If he were the boasting type, bassist Ron Carter could boast of having recorded with Miles Davis, Stan Getz, Benny Goodman, Gil Scott-Heron, Dexter Gordon, Carlos Santana, Lena Horne, Antonio Carlos Jobim, Paul Simon, Coleman Hawkins, B.B. King, Janis Ian, Johnny Hodges, the Kronos Quartet, Jessye Norman, James Brown and Bill Evans.
But it’s just as true to say that all those people could boast of having recorded with Ron Carter.
Arguably the most respected bassist in jazz, Carter, 67, is the latest in an impressive series of players that the young Blue Note jazz club in Gangnam has brought to Seoul. Carter finishes a stint at the club tonight and Saturday, with two sets each night.
Of all the collaborations Carter has been part of ― his Web site says he’s appeared on 2,500 albums ― probably the most revered was Miles Davis’s quintet from 1963 to 1968, alongside Herbie Hancock, Tony Williams and Wayne Shorter. Jazz writer Fred Jung goes so far as to call the quintet “quite possibly the best band in the history of this music.”
Tall, courtly and elegant, Carter has been credited with expanding the bass vocabulary. He told Strings Magazine he’s not content to mark time while waiting to solo, as some bassists do. “I’d rather watch CNN than do that,” he said. “If I don’t solo for a week, I’m cool. There’s plenty of other creative things to do. You can play a countermelody in quarter notes, you can make a tune get tense or show new flavors, you can go from swing to bossa nova to Latin. You can do whatever you want instead of being dormant.”

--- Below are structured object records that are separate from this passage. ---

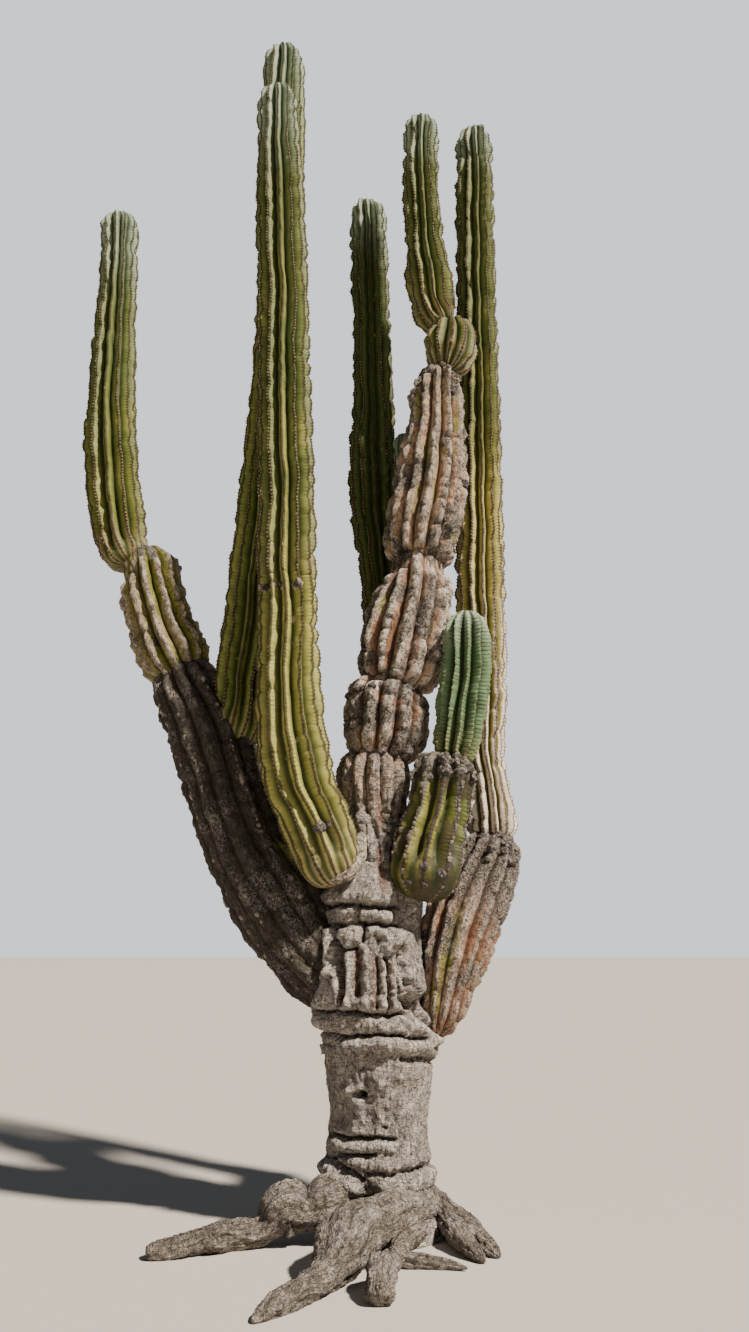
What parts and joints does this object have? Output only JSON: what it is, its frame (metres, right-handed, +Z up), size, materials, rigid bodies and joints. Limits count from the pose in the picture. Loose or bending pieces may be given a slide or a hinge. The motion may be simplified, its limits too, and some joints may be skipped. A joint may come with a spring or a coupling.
{
  "type": "cardon cactus",
  "caption": "Old giant columnar desert cactus: short barked trunk on surface roots, heavy corky boughs and tall ribbed green arms that stand upright.",
  "frame": {"origin": "centre of the flat cut under the trunk, at ground level", "axes": "+Z up, +X to the right and +Y to the rear as seen in the picture"},
  "size_m": [3.3672, 2.4147, 9.38],
  "materials": {
    "trunk_bark": "rough grey-brown bark in wrinkled rings",
    "root_bark": "weathered grey fibrous bark",
    "corky_skin": "dry pink-brown cork over ribs, with grey crests",
    "green_skin": "waxy yellow-green ribbed skin",
    "young_skin": "waxy blue-green ribbed skin"
  },
  "bodies": {
    "root": {"trunk": "trunk_bark", "left_bough_lower": "corky_skin", "left_bough_upper": "corky_skin", "left_outer_arm": "green_skin", "left_rear_arm": "green_skin", "left_front_arm_lower": "green_skin", "left_front_arm_upper": "green_skin", "middle_stem_bulge": "corky_skin", "middle_stem_lower": "corky_skin", "middle_stem_upper": "corky_skin", "middle_stem_ball": "green_skin", "middle_top_arm": "green_skin", "rear_arm": "green_skin", "rear_bud": "young_skin", "right_bough": "corky_skin", "right_tall_arm_lower": "green_skin", "right_tall_arm_upper": "green_skin", "front_bough": "green_skin", "front_arm": "young_skin", "root_left": "root_bark", "root_front": "root_bark", "root_right": "root_bark", "root_right_fork": "root_bark", "root_stub": "root_bark", "root_slim": "root_bark", "root_rear_left": "root_bark", "root_rear_right": "root_bark"}
  },
  "joints": []
}
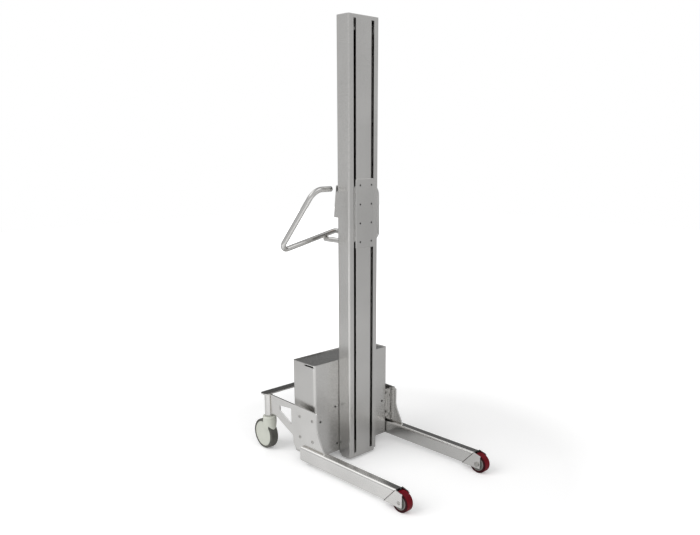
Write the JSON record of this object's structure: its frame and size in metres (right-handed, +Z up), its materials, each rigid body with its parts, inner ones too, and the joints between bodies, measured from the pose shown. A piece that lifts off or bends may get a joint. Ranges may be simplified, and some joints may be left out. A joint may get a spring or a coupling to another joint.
{
  "type": "powered lifting trolley",
  "caption": "Stainless battery lifting trolley: mast with a motor-driven tool plate, low legs with load rollers, swivel castors and a push handle.",
  "frame": {"origin": "on the floor, under the middle of the trolley's length and width", "axes": "+X across the trolley to the operator's right, -Y towards the load rollers, +Z up the mast"},
  "size_m": [0.5128, 0.8705, 1.659],
  "materials": {
    "stainless_sheet": "glass-bead blasted stainless steel sheet",
    "stainless_satin": "satin polished stainless steel tube and plate",
    "zinc_steel": "bright zinc-plated steel",
    "chain_steel": "oiled dark steel",
    "motor_case": "fine sand-cast, dark",
    "battery_case": "moulded, fine texture",
    "black_plastic": "moulded, fine texture",
    "roller_nylon": "turned nylon",
    "castor_plastic": "moulded pale grey nylon",
    "hub_plastic": "moulded grey nylon",
    "castor_tyre": "non-marking grey rubber",
    "crimson_tread": "cast crimson polyurethane",
    "controls_box": "glass-bead blasted stainless steel sheet",
    "green_button": "moulded",
    "blue_button": "moulded",
    "red_button": "moulded"
  },
  "bodies": {
    "chassis": {"mast_shell": "stainless_sheet", "mast_cover_strip": "stainless_sheet", "mast_top_cap": "stainless_sheet", "mast_foot": "stainless_sheet", "guide_rail_left": "stainless_satin", "guide_rail_right": "stainless_satin", "idler_axle": "stainless_satin", "lifting_chain": "chain_steel", "gear_motor": "motor_case", "housing_shell": "stainless_sheet", "housing_lid": "stainless_sheet", "batteries": "battery_case", "motor_controller": "black_plastic", "charging_inlet": "black_plastic", "hanger_brackets": "stainless_satin", "side_plate_left": "stainless_satin", "side_plate_right": "stainless_satin", "leg_tube_left": "stainless_satin", "leg_tube_right": "stainless_satin", "nose_plates_left": "stainless_satin", "nose_plates_right": "stainless_satin", "load_roller_axles": "zinc_steel", "rear_crossbar": "stainless_satin", "stem_tube_left": "stainless_satin", "stem_tube_right": "stainless_satin", "castor_fitting_left": "zinc_steel", "castor_fitting_right": "zinc_steel", "chassis_bolts": "zinc_steel", "mast_bolts": "zinc_steel", "housing_screws": "zinc_steel", "handle_tube": "stainless_satin", "handle_plugs": "black_plastic", "handle_bracket": "stainless_satin", "control_box": "controls_box"},
    "carriage": {"tool_plate": "stainless_satin", "carriage_truck": "stainless_satin", "carriage_roller_washers": "zinc_steel", "chain_anchor": "stainless_satin"},
    "guide_roller_ul": {"guide_roller_upper_left": "roller_nylon"},
    "guide_roller_ur": {"guide_roller_upper_right": "roller_nylon"},
    "guide_roller_ll": {"guide_roller_lower_left": "roller_nylon"},
    "guide_roller_lr": {"guide_roller_lower_right": "roller_nylon"},
    "drive": {"drive_sprocket": "chain_steel", "drive_shaft": "zinc_steel"},
    "idler": {"idler_sprocket": "chain_steel"},
    "load_roller_l": {"load_roller_tread_left": "crimson_tread", "load_roller_hub_left": "hub_plastic"},
    "load_roller_r": {"load_roller_tread_right": "crimson_tread", "load_roller_hub_right": "hub_plastic"},
    "castor_l": {"castor_housing_left": "castor_plastic", "castor_axle_left": "zinc_steel"},
    "castor_r": {"castor_housing_right": "castor_plastic", "castor_axle_right": "zinc_steel"},
    "castor_wheel_l": {"castor_tyre_left": "castor_tyre", "castor_hub_left": "hub_plastic"},
    "castor_wheel_r": {"castor_tyre_right": "castor_tyre", "castor_hub_right": "hub_plastic"},
    "lift_button": {"lift_button": "green_button"},
    "lower_button": {"lower_button": "blue_button"},
    "stop_button": {"stop_button": "red_button"}
  },
  "joints": [
    {"name": "lift", "type": "slide", "parent": "chassis", "child": "carriage", "axis": [0, 0, 1], "range_m": [-0.762, 0.4826]},
    {"name": "drive_spin", "type": "hinge", "parent": "chassis", "child": "drive", "pos_m": [0, 0.0473, 0.097], "axis": [0, 1, 0], "range_deg": [-1560, 990]},
    {"name": "idler_spin", "type": "hinge", "parent": "chassis", "child": "idler", "pos_m": [0, 0.0473, 1.5829], "axis": [0, 1, 0], "range_deg": [-1560, 990]},
    {"name": "guide_spin_ul", "type": "hinge", "parent": "carriage", "child": "guide_roller_ul", "pos_m": [-0.056, 0.0508, 1.0615], "axis": [1, 0, 0], "range_deg": [-1714, 1091]},
    {"name": "guide_spin_ur", "type": "hinge", "parent": "carriage", "child": "guide_roller_ur", "pos_m": [0.056, 0.0508, 1.0615], "axis": [1, 0, 0], "range_deg": [-1714, 1091]},
    {"name": "guide_spin_ll", "type": "hinge", "parent": "carriage", "child": "guide_roller_ll", "pos_m": [-0.056, 0.0508, 0.8945], "axis": [1, 0, 0], "range_deg": [-1091, 1714]},
    {"name": "guide_spin_lr", "type": "hinge", "parent": "carriage", "child": "guide_roller_lr", "pos_m": [0.056, 0.0508, 0.8945], "axis": [1, 0, 0], "range_deg": [-1091, 1714]},
    {"name": "load_roller_spin_l", "type": "hinge", "parent": "chassis", "child": "load_roller_l", "pos_m": [-0.222, -0.3977, 0.0375], "axis": [1, 0, 0], "continuous": true},
    {"name": "load_roller_spin_r", "type": "hinge", "parent": "chassis", "child": "load_roller_r", "pos_m": [0.222, -0.3977, 0.0375], "axis": [1, 0, 0], "continuous": true},
    {"name": "castor_swivel_l", "type": "hinge", "parent": "chassis", "child": "castor_l", "pos_m": [-0.222, 0.3473, 0.13], "axis": [0, 0, 1], "continuous": true},
    {"name": "castor_wheel_spin_l", "type": "hinge", "parent": "castor_l", "child": "castor_wheel_l", "pos_m": [-0.22069, 0.37227, 0.0625], "axis": [0.9986, -0.0523, 0], "continuous": true},
    {"name": "castor_swivel_r", "type": "hinge", "parent": "chassis", "child": "castor_r", "pos_m": [0.222, 0.3473, 0.13], "axis": [0, 0, 1], "continuous": true},
    {"name": "castor_wheel_spin_r", "type": "hinge", "parent": "castor_r", "child": "castor_wheel_r", "pos_m": [0.22069, 0.37227, 0.0625], "axis": [0.9986, 0.0523, 0], "continuous": true},
    {"name": "lift_button_press", "type": "slide", "parent": "chassis", "child": "lift_button", "axis": [0, -0.9935, -0.1137], "range_m": [0, 0.0025], "stiffness_N_per_m": 400, "springref_m": -0.001},
    {"name": "lower_button_press", "type": "slide", "parent": "chassis", "child": "lower_button", "axis": [0, -0.9935, -0.1137], "range_m": [0, 0.0025], "stiffness_N_per_m": 400, "springref_m": -0.001},
    {"name": "stop_button_press", "type": "slide", "parent": "chassis", "child": "stop_button", "axis": [0, -0.9935, -0.1137], "range_m": [0, 0.004], "stiffness_N_per_m": 600, "springref_m": -0.001}
  ],
  "couplings": [
    {"joint": "drive_spin", "follows": "lift", "rad_per_m": 35.339},
    {"joint": "idler_spin", "follows": "lift", "rad_per_m": 35.339},
    {"joint": "guide_spin_ul", "follows": "lift", "rad_per_m": 38.91},
    {"joint": "guide_spin_ur", "follows": "lift", "rad_per_m": 38.91},
    {"joint": "guide_spin_ll", "follows": "lift", "rad_per_m": -38.91},
    {"joint": "guide_spin_lr", "follows": "lift", "rad_per_m": -38.91}
  ]
}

The Blue Note, which opened in March, is the seventh international affiliate of the historic Blue Note jazz club in New York. Its affiliation has enabled it to bring in such musicians as Kenny Garrett, Diana King and Ahmad Jamal. Slated for later this month are Hammond B-3 organ whiz Joey DeFrancesco and singer Freddy Cole, brother of the late Nat “King” Cole.


by David Moll

Ron Carter’s quartet will play at 7 and 9:30 p.m. tonight and 6 and 8:30 p.m. Saturday. Guests are asked to arrive 30 minutes early. Admission is 56,000 won ($48). The Blue Note is on the second floor of the Kyobo Tower building in Gangnam; to get there, take subway line No. 2 to Gangnam Station and take exit 6. For more information, call (02) 3477-0202 or go to www.bluenotejazz.co.kr.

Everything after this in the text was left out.